> [What you are asked to do]: Repeat exactly, and only, the lines from the one that contains "Continue the build123d" through the one that contains "plane = clip_plane(tip)", both ends included.

> [Record extracts]:
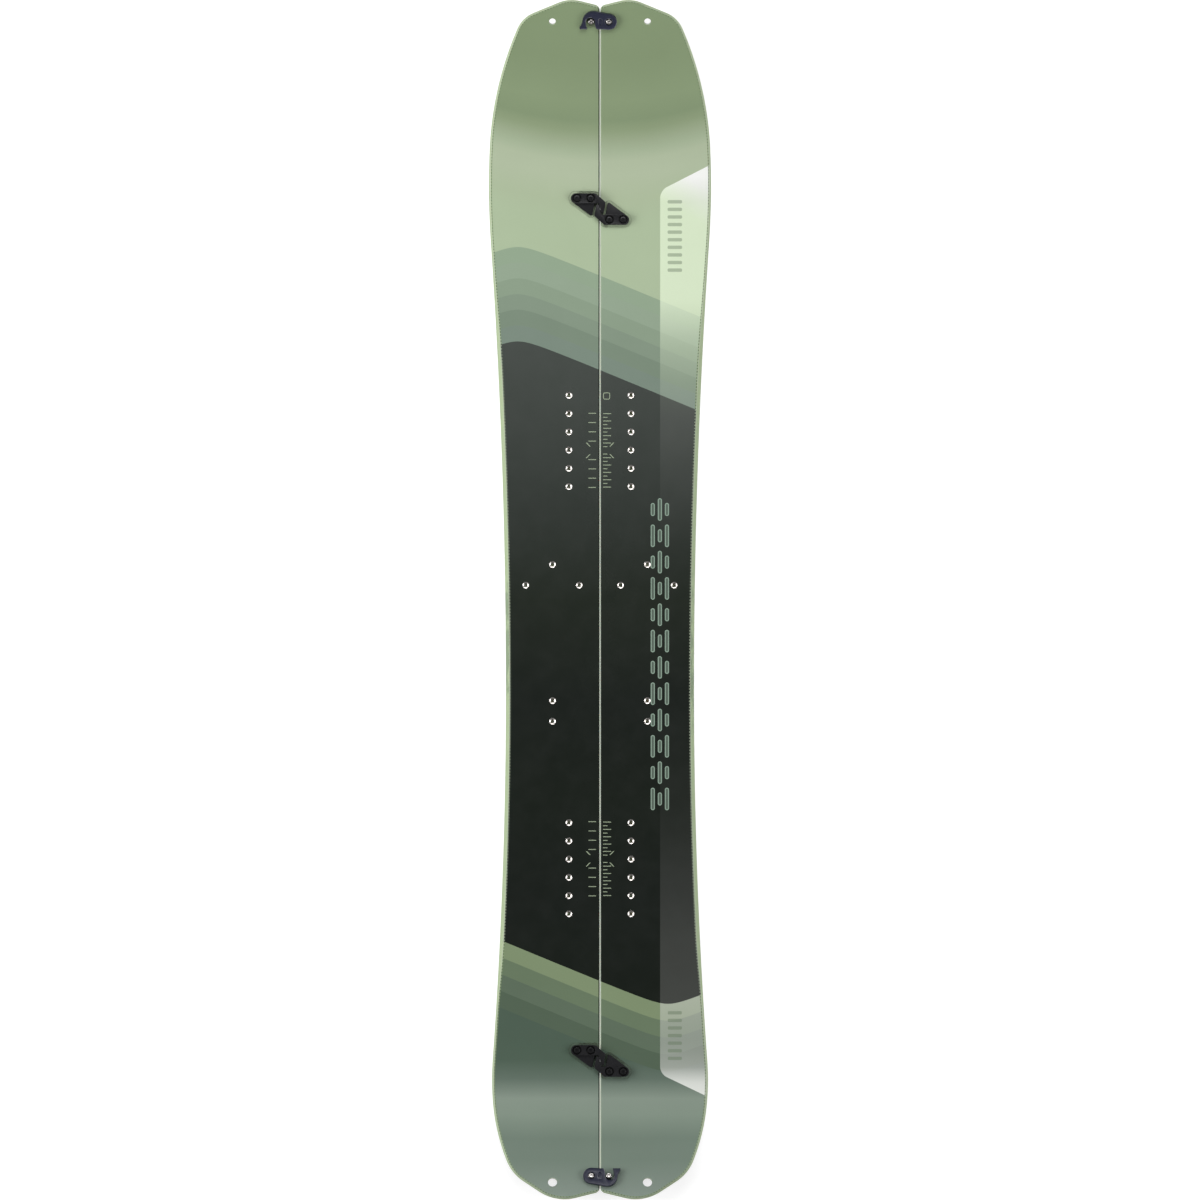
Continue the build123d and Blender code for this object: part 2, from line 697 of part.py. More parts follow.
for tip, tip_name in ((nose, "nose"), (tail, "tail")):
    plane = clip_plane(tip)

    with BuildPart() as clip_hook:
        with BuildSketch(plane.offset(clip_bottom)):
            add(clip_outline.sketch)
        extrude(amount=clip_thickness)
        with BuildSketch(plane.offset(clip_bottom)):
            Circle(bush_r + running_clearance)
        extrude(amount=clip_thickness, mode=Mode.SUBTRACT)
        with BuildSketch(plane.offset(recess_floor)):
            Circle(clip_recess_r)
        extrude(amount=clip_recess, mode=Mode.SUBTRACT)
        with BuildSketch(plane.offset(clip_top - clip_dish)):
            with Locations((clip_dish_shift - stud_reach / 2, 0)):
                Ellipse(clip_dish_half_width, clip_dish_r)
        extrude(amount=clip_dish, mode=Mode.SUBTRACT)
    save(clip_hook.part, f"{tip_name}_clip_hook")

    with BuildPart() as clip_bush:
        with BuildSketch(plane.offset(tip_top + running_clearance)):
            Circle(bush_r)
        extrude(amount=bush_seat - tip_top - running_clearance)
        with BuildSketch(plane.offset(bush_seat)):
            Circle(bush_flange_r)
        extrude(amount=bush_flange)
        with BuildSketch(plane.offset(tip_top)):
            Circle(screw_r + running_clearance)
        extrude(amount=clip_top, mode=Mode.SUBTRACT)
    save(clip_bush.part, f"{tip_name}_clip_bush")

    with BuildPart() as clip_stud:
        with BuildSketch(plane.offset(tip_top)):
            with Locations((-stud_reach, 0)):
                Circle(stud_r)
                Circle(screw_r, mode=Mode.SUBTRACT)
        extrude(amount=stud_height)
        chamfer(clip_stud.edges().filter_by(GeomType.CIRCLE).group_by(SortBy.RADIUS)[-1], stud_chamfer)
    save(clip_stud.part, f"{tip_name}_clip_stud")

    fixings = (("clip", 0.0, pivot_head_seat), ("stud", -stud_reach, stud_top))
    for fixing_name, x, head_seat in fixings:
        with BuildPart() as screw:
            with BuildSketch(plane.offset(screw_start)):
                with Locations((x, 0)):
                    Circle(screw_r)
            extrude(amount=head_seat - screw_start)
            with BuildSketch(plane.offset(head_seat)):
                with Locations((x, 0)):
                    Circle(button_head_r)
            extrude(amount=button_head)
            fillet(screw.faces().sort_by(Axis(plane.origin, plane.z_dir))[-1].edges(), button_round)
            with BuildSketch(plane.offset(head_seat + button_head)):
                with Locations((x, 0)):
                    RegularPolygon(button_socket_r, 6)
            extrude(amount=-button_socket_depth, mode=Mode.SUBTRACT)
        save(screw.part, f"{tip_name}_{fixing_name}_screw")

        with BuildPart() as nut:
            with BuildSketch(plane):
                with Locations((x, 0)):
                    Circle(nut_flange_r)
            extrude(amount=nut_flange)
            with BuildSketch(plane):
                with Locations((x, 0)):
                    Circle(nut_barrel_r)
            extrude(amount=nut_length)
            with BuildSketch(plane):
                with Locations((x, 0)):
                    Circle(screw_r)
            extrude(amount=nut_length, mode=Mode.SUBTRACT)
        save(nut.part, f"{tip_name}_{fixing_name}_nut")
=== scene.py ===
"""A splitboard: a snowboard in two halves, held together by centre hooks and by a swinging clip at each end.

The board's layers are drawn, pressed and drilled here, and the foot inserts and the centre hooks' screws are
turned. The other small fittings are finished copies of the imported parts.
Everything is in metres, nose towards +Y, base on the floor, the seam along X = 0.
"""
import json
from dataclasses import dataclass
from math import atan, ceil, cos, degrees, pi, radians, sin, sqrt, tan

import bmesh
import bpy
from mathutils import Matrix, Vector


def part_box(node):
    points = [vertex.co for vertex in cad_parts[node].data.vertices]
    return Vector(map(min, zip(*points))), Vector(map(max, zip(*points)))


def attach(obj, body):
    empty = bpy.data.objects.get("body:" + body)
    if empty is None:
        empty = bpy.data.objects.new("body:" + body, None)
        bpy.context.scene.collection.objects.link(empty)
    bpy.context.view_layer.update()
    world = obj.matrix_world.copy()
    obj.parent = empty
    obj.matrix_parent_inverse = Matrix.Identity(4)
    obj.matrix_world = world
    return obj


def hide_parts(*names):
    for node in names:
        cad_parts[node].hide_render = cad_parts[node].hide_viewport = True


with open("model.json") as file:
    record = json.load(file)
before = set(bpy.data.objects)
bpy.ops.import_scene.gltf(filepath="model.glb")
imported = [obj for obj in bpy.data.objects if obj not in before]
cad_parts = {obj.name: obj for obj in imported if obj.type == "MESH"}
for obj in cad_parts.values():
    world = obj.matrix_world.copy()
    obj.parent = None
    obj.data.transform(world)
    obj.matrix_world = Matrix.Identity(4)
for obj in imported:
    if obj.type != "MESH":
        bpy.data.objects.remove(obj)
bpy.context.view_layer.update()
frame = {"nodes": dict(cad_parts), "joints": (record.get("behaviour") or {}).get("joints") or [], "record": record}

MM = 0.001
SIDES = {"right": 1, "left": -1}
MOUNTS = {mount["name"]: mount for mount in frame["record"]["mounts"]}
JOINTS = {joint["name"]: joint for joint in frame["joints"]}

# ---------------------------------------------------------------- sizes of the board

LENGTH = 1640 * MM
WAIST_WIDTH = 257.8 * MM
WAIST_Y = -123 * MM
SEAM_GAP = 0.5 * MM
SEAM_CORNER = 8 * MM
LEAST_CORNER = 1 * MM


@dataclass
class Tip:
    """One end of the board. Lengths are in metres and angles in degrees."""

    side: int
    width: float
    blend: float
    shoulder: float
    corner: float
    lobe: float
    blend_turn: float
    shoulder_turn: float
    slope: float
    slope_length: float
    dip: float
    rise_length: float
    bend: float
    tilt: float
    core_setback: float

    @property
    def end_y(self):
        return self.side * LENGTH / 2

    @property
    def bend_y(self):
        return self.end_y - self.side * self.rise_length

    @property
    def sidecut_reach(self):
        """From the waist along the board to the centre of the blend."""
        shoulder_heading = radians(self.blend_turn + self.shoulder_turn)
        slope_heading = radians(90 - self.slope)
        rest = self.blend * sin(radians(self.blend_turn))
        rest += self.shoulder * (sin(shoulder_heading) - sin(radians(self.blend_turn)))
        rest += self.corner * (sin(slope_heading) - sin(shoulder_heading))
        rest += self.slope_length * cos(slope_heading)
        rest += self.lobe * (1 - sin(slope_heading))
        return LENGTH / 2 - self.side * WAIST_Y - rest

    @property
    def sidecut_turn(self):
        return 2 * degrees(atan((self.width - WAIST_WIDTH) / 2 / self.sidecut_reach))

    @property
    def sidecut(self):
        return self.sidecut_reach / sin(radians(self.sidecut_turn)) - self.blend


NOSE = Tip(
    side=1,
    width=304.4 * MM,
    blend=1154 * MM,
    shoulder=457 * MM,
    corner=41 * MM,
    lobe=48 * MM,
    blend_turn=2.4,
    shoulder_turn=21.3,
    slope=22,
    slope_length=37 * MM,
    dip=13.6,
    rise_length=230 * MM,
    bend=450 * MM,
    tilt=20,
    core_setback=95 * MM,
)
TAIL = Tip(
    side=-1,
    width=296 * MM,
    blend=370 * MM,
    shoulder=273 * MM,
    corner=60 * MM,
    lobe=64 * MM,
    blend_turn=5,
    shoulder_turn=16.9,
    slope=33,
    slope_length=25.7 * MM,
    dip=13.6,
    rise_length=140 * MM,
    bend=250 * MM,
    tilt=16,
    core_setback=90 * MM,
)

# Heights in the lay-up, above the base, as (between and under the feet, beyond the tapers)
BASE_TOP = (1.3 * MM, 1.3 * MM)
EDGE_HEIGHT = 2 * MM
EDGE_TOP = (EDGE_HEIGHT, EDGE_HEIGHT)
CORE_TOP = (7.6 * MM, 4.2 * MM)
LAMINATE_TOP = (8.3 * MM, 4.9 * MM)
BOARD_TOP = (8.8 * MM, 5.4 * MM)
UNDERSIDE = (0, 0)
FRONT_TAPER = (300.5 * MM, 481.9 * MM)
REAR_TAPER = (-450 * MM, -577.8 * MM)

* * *

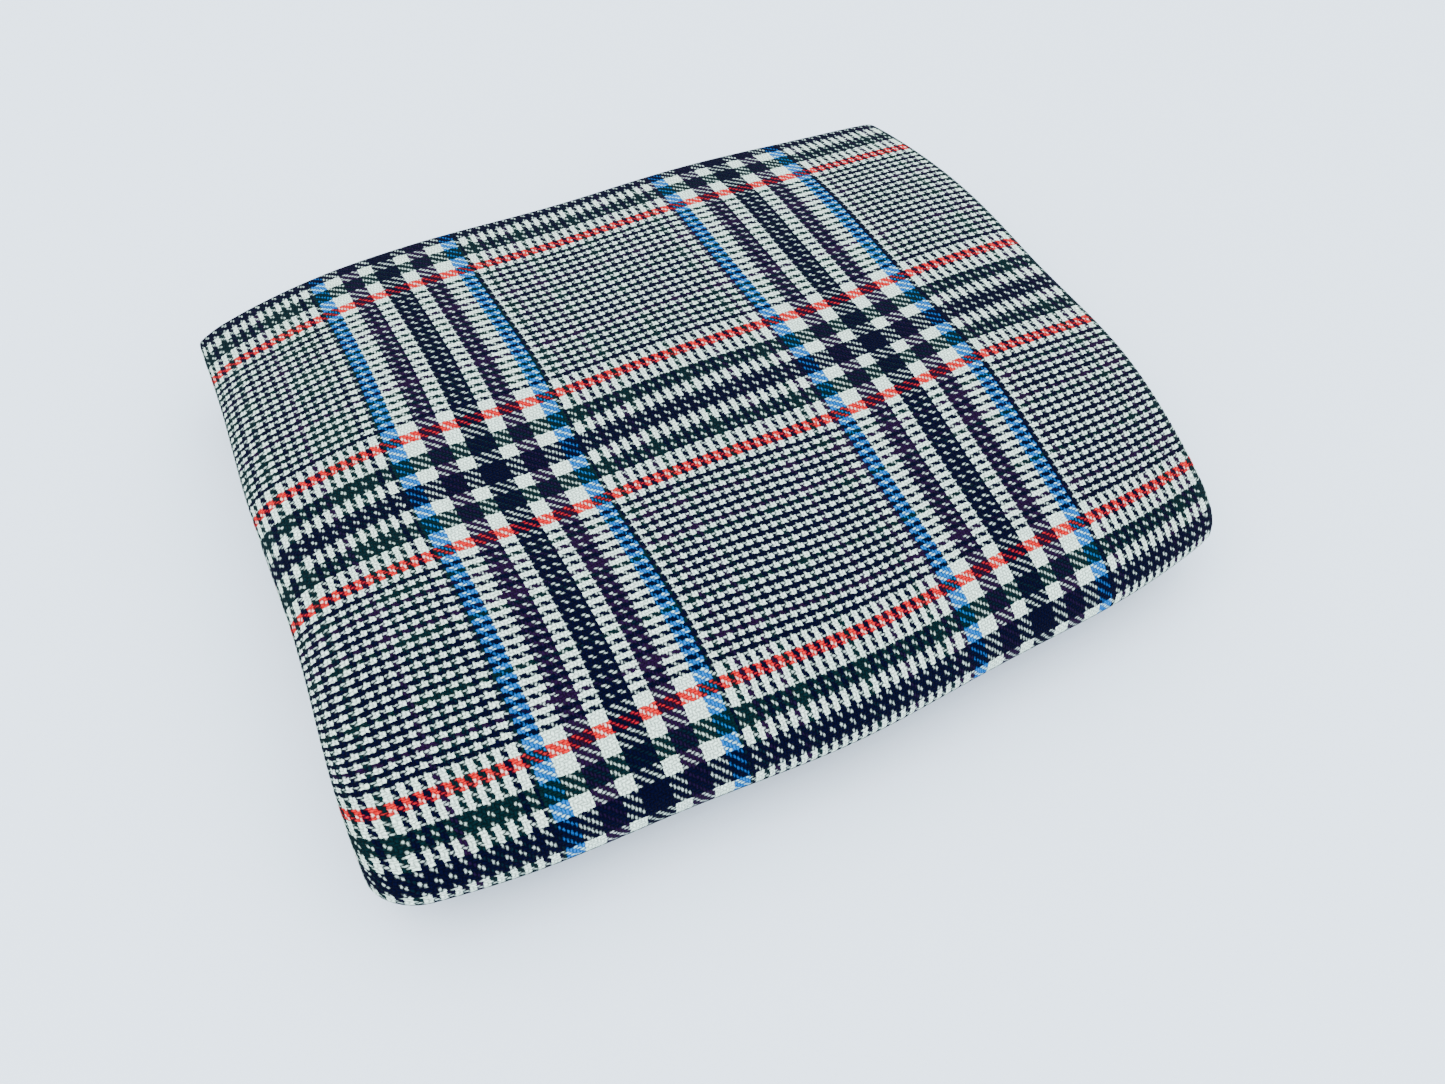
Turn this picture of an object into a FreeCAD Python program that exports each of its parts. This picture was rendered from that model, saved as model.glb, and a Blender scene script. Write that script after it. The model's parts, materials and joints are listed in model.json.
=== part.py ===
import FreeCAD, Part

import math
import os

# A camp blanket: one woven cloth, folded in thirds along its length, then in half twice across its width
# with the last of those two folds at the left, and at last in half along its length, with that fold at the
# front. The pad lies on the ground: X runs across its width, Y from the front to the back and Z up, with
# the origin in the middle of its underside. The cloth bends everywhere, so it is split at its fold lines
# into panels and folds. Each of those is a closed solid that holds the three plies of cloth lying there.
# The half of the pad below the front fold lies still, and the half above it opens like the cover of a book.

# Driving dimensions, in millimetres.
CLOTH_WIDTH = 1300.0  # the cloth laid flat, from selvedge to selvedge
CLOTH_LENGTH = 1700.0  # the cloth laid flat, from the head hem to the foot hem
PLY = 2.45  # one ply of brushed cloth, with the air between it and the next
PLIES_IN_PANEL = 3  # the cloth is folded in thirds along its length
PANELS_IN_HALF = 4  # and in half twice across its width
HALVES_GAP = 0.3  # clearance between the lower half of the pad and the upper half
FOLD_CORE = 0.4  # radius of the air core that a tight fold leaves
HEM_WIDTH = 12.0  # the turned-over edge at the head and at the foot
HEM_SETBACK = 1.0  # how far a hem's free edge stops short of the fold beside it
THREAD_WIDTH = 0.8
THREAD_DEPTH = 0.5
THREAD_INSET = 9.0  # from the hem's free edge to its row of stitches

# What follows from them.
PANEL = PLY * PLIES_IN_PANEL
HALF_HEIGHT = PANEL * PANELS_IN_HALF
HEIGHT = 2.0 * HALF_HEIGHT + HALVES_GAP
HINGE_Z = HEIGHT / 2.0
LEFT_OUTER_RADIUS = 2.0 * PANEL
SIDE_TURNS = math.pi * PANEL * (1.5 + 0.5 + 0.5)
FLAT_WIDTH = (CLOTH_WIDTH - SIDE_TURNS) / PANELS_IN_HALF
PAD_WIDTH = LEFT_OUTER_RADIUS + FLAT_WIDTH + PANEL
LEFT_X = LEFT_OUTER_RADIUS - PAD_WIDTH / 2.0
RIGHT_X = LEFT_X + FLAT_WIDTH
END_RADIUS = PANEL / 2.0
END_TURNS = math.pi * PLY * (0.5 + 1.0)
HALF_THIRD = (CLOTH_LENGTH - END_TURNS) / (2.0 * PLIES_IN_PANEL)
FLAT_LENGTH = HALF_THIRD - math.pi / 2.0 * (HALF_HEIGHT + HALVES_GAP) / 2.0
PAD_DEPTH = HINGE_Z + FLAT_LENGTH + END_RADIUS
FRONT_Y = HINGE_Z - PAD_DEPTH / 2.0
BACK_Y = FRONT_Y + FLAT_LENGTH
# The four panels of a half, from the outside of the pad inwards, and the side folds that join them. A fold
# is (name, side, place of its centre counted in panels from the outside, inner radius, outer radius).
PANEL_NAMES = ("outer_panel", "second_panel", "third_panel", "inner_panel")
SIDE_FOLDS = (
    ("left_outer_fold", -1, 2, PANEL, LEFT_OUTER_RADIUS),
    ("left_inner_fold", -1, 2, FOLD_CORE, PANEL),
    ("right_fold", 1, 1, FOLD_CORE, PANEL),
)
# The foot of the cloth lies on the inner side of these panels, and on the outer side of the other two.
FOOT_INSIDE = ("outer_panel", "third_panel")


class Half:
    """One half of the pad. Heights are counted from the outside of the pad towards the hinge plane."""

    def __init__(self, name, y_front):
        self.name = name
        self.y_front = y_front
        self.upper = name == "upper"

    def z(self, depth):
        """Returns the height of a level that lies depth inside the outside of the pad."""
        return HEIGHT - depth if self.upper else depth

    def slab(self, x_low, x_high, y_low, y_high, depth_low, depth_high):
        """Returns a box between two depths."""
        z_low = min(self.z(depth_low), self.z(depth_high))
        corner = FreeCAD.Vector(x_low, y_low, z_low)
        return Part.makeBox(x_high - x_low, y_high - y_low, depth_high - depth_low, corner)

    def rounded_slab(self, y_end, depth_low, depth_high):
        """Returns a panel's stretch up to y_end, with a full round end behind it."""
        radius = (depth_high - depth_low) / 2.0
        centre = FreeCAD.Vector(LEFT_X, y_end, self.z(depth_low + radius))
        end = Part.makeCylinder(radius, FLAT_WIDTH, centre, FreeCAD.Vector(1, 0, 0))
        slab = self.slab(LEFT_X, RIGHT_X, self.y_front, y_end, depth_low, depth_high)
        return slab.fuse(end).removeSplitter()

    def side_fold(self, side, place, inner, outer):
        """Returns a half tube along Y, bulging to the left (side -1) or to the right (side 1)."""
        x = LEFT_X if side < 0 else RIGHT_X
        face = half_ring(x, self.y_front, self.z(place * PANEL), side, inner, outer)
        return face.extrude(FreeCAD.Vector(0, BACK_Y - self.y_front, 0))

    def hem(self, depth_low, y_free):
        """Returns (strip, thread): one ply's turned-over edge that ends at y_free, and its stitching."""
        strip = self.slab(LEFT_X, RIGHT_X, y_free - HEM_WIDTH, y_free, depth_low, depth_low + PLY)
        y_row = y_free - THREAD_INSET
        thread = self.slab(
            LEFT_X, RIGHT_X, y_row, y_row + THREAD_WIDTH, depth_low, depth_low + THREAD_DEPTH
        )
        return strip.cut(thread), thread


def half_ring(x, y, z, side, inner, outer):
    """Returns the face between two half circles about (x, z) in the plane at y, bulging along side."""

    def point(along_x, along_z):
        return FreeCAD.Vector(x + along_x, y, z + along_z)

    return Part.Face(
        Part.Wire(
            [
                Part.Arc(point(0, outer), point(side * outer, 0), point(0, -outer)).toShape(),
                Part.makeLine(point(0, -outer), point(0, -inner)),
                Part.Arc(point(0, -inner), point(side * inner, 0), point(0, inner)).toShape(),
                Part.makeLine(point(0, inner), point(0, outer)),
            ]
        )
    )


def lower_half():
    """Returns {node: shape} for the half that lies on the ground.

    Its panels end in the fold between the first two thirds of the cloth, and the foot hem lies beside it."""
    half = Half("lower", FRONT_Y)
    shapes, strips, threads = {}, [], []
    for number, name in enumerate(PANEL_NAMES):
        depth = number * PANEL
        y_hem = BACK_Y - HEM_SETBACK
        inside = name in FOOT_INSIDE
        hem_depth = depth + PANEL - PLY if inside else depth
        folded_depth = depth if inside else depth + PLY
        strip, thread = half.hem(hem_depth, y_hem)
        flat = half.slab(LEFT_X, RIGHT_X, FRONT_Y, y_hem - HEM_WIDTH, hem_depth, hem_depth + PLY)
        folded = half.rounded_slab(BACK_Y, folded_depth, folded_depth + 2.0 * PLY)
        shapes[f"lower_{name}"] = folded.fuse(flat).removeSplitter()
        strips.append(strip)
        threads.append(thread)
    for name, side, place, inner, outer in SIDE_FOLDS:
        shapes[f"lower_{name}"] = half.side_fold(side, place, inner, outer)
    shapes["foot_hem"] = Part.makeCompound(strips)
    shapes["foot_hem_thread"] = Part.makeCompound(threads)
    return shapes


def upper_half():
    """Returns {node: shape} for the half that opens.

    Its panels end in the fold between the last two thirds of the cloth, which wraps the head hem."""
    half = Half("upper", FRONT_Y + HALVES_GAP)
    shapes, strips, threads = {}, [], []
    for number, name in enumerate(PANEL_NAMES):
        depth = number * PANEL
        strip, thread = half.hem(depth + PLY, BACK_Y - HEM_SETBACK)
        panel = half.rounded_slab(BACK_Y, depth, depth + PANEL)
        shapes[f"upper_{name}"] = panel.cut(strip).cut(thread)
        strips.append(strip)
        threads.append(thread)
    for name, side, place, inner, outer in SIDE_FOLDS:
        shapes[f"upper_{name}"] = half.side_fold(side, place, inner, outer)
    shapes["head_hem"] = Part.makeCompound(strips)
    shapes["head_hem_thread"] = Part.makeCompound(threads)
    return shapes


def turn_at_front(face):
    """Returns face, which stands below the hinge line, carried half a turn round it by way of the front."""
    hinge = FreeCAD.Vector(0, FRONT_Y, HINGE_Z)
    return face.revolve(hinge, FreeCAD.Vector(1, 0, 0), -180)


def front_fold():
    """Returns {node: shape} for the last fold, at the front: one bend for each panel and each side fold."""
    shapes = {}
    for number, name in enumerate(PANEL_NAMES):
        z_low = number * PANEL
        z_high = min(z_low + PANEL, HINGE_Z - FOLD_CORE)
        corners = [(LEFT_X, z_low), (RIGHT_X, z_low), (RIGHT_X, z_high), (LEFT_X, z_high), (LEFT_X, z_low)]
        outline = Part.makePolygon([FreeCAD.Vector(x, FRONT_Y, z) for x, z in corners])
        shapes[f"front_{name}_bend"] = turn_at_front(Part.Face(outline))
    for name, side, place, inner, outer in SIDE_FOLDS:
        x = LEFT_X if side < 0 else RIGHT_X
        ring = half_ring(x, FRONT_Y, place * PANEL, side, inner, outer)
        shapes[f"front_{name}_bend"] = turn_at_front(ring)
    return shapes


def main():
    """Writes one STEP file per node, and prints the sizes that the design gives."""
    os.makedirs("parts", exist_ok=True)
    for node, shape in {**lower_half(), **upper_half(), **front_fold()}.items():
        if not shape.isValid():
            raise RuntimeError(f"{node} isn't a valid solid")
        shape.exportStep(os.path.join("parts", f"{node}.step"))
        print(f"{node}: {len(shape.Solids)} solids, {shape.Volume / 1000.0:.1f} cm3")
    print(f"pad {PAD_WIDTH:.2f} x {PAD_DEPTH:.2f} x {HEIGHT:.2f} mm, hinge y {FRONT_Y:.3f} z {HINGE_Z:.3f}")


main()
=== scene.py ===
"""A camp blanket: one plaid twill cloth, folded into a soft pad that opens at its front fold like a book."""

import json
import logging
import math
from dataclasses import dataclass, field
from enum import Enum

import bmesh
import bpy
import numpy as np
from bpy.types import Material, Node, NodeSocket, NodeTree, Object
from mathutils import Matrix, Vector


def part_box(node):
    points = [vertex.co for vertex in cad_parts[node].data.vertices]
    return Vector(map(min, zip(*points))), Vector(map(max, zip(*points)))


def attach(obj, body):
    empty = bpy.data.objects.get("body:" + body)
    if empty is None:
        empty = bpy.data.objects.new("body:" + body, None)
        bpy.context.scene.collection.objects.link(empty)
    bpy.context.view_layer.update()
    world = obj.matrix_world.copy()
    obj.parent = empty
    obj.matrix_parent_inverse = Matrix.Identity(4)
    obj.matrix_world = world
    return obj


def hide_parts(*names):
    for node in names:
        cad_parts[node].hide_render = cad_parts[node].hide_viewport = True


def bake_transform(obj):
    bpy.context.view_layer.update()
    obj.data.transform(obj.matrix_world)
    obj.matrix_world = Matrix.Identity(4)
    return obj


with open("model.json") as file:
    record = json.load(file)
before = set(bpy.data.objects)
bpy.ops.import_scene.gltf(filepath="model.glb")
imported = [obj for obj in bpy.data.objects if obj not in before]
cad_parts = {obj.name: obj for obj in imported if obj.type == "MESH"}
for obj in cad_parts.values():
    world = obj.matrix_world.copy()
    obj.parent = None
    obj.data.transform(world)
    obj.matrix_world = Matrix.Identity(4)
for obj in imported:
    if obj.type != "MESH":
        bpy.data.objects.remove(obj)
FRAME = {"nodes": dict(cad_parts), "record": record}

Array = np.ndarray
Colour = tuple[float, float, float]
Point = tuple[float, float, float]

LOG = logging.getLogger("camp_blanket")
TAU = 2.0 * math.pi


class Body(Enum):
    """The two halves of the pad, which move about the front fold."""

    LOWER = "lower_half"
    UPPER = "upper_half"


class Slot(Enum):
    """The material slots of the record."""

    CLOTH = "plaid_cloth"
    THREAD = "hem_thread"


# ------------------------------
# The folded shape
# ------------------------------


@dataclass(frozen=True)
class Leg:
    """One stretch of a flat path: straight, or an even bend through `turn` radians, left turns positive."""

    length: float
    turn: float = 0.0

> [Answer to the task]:
Continue the build123d and Blender code for this object: part 2, from line 697 of part.py. More parts follow.
for tip, tip_name in ((nose, "nose"), (tail, "tail")):
    plane = clip_plane(tip)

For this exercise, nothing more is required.